What may be a more adamant quest in perspective of this, however, is making ourselves available and cooperative with our computer science comrades and lending a truly helping hand in the moments when they’re authoring the GUIs that half the world is going to interface via. At least volunteer to suggest a Gill or Helvetica when they start to reach for a Comic or a Brush Script. At least Vincent actually felt the personality of type enough to sense that there might need to be a little more play in it to make things friendlier.

Type history is big enough and human enough to include the Roman ruins of Trajan, the cathedrals of Garamond, and the ramshackle huts of Ransom or Hobo.
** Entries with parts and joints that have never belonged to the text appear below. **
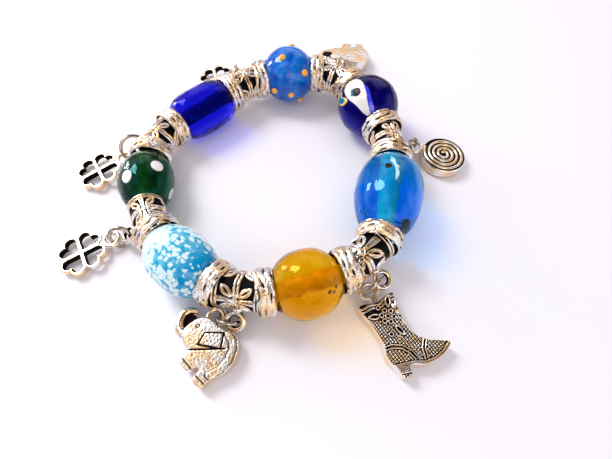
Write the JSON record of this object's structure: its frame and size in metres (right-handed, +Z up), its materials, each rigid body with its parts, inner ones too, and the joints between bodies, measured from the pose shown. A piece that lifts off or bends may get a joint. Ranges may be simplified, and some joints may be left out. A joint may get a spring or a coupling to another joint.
{
  "type": "beaded charm bracelet",
  "caption": "Stretch bracelet of large lampwork glass beads, antique silver spacer rings and hanger beads with small cast charms, lying in a loop.",
  "frame": {"origin": "under the middle of the bracelet's bounding box, on the surface that it lies on", "axes": "+Z up from the surface; the amber bead and the boot charm are towards -Y, the turquoise bead and the spiral charm towards +X"},
  "size_m": [0.101, 0.1058, 0.0159],
  "materials": {
    "glass_amber": "transparent honey lampwork glass",
    "glass_turquoise": "transparent azure lampwork glass with white inclusions",
    "glass_navy": "near-opaque dark navy lampwork glass with a white teardrop",
    "glass_dotted_blue": "royal blue lampwork glass with raised orange dots",
    "glass_cobalt": "transparent cobalt lampwork glass",
    "glass_green": "transparent emerald lampwork glass with flush white dots",
    "glass_sky": "turquoise and white frit under clear glass",
    "ring_pewter": "antique silver-plated pewter, darkened in the recesses",
    "hanger_pewter": "antique silver-plated pewter, blackened recesses",
    "charm_pewter": "antique silver-plated cast pewter",
    "jump_ring_steel": "bright plated round wire",
    "elastic_thread": "clear stretch bead cord"
  },
  "bodies": {
    "root": {"bead_amber": "glass_amber", "bead_turquoise": "glass_turquoise", "bead_navy": "glass_navy", "bead_dotted_blue": "glass_dotted_blue", "bead_cobalt": "glass_cobalt", "bead_green": "glass_green", "bead_sky": "glass_sky", "ring_01": "ring_pewter", "ring_02": "ring_pewter", "ring_03": "ring_pewter", "ring_04": "ring_pewter", "ring_05": "ring_pewter", "ring_06": "ring_pewter", "ring_07": "ring_pewter", "ring_08": "ring_pewter", "ring_09": "ring_pewter", "ring_10": "ring_pewter", "ring_11": "ring_pewter", "ring_12": "ring_pewter", "ring_13": "ring_pewter", "hanger_elephant_near": "hanger_pewter", "hanger_clover_near": "hanger_pewter", "hanger_clover_mid": "hanger_pewter", "hanger_clover_far": "hanger_pewter", "hanger_elephant_far": "hanger_pewter", "hanger_spiral": "hanger_pewter", "hanger_boot": "hanger_pewter", "charm_elephant_near": "charm_pewter", "charm_clover_near": "charm_pewter", "charm_clover_mid": "charm_pewter", "charm_clover_far": "charm_pewter", "charm_elephant_far": "charm_pewter", "charm_spiral": "charm_pewter", "charm_boot": "charm_pewter", "jump_ring_elephant_near": "jump_ring_steel", "jump_ring_clover_near": "jump_ring_steel", "jump_ring_clover_mid": "jump_ring_steel", "jump_ring_clover_far": "jump_ring_steel", "jump_ring_elephant_far": "jump_ring_steel", "jump_ring_spiral": "jump_ring_steel", "jump_ring_boot": "jump_ring_steel", "elastic": "elastic_thread"}
  },
  "joints": []
}
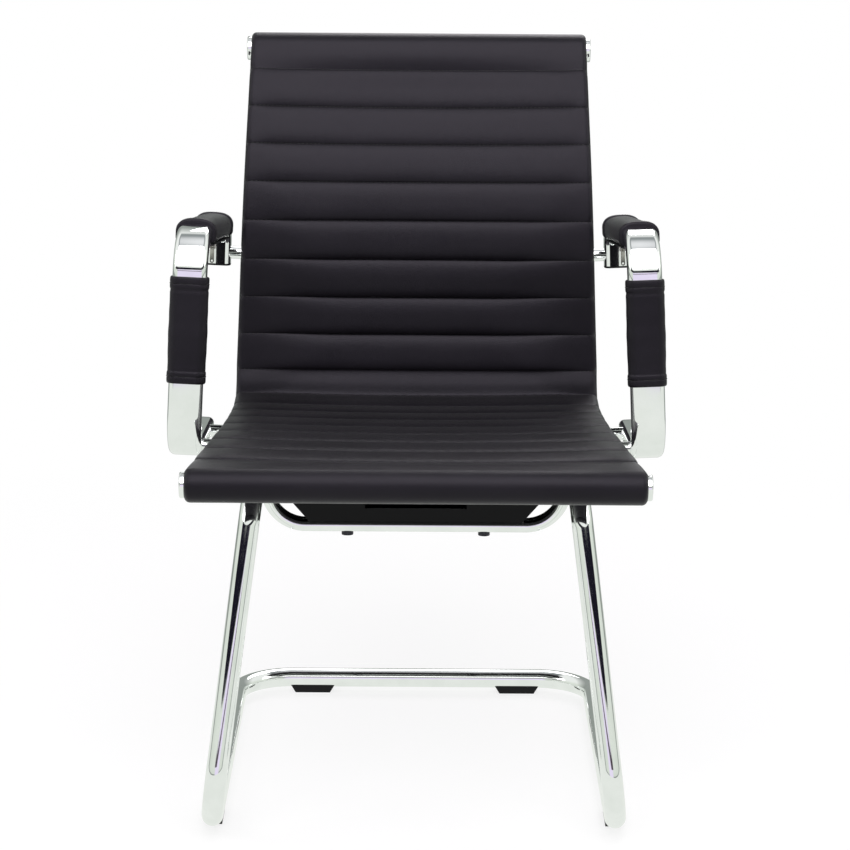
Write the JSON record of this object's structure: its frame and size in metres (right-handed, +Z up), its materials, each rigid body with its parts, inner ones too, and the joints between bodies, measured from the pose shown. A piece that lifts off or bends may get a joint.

If we console ourselves with sarcastic snobbery and tilt our wrists at those less fortunate, we’ll continue to design our masterpiece typefaces that will garner exposure only on our personal sites and Vincent’s will continue to be passed in high volume onto each new platform that’s released.

Accept this as the snub of someone passionately involved in educating bodies of people who were like each of us before we had our first typography course, and know that I actually do think Comic Sans is also a hilarious little aberation in the realm of type - I just also know none of my fonts are currently out there to endure the same scorn or praise…

Donovan Beery said:

Even Vincent admits this is not a typeface as we normally use, as he says:

“Comic Sans was NOT designed as a typeface but as a solution to a problem with the often overlooked part of a computer program’s interface, the typeface used to communicate the message.

There was no intention to include the font in other applications other than those designed for children when I designed Comic Sans. The inspiration came at the shock of seeing Times New Roman used in an inappropriate way.”

I do think that Comic Sans was originally used properly, and has good purposes, although using it as body copy, as we so often see is not its intent, and has been what has given it the bad reputation that it has earned over the past nine years. I do not blaim Vincent for this, as he created an excellent solution to the problem, and it is not his fault this is how it will be remembered. Much in the way I’m sure Paul Rand wouldn’t like how his Enron logo is remembered today, and in no way do to anything he has done.